Lindsay Corporation
- Company type: Public
- Traded as: NYSE: LNN S&P 600 Component
- Industry: Manufacturing, Agriculture
- Founded: 1955; 71 years ago
- Founder: Paul Zimmerer and Sons
- Headquarters: Omaha, Nebraska, United States
- Key people: Michael N. Christodolou Chairman Randy Wood (CEO)
- Products: Center Pivot Irrigation, Tubing, Railroad Signal Infrastructure, Moveable Barrier Systems, Crash Cushions
- Services: Contract Manufacturing
- Revenue: $478,900,000 (2011)
- Operating income: $56,600,000 (2011)
- Net income: $36,800,000 (2011)
- Total assets: $381,144,000 (2011)
- Divisions: Irrigation, Infrastructure
- Subsidiaries: Barrier Systems Inc., Snoline, Watertronics
- Website: www.lindsay.com

= Lindsay Corporation =

American manufacturer of center pivot irrigation systems

Lindsay Corporation, formerly known as Lindsay Manufacturing Co., is a manufacturer of Zimmatic brand center pivot irrigation systems, based in Omaha, Nebraska, United States. It also manufactures farm and construction machinery, as well as road and railroad infrastructure equipment. At August 31, 2008, the company had 1,239 employees.

==History==
The company was founded in 1955 in Lindsay, Nebraska. Corporate headquarters are in Omaha.

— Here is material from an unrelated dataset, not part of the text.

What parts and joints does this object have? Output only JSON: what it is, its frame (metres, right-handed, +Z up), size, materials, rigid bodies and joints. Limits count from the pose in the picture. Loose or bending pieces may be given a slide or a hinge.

In 1992, Gary Parker of Lindsay Manufacturing Co. was named to the National Agri-Marketing Association Agribusiness Leader of the Year honor roll. Parker had started working at Lindsay Manufacturing in 1971, and went on to become the president in 1984 and the CEO in 1989. He retired from the position of CEO in 2000 at the age of 54.

On October 21, 1997, the company's shares began to be traded on the New York Stock Exchange. The company's shares form part of the Palisades Water Index's US Water Index.

In 2002, Howard G. Buffett was elected chairman of Lindsay Manufacturing. He had been a director of the company since 1995. Since January 21, 2003, the company's chairman has been Michael N. Christodolou.

In 2004, the company's African unit acquired Stettyn, a manufacturer of center pivots based in Bloemfontein, South Africa.

In June 2006, Lindsay acquired Barrier Systems Inc. which was founded in 1985 and developed the Quickchange Moveable Barrier (QMB) which helps control and manage traffic by adding lanes to a roadway during periods of heavy traffic and then removing the added lanes when the traffic influx is reversed.

On January 25, 2008, the outstanding shares of stock of Watertronics, Inc, based in Hartland, Wisconsin, were purchased by Lindsay. Watertronics is a leader in designing, manufacturing, and servicing water pumping stations and controls for the golf, landscape and
municipal markets.

On November 3, 2010, Lindsay acquired WMC Technology Limited. The Colyton, New Zealand based company created the first commercially available variable-rate irrigation system in 2008, which uses solenoid valves to vary the amount of water applied under a center-pivot irrigator.

On April 27, 2017 Lindsay added FieldNET Advisor to its existing FieldNET platform, which uses a crop growth model to provide irrigation scheduling and recommendations to growers.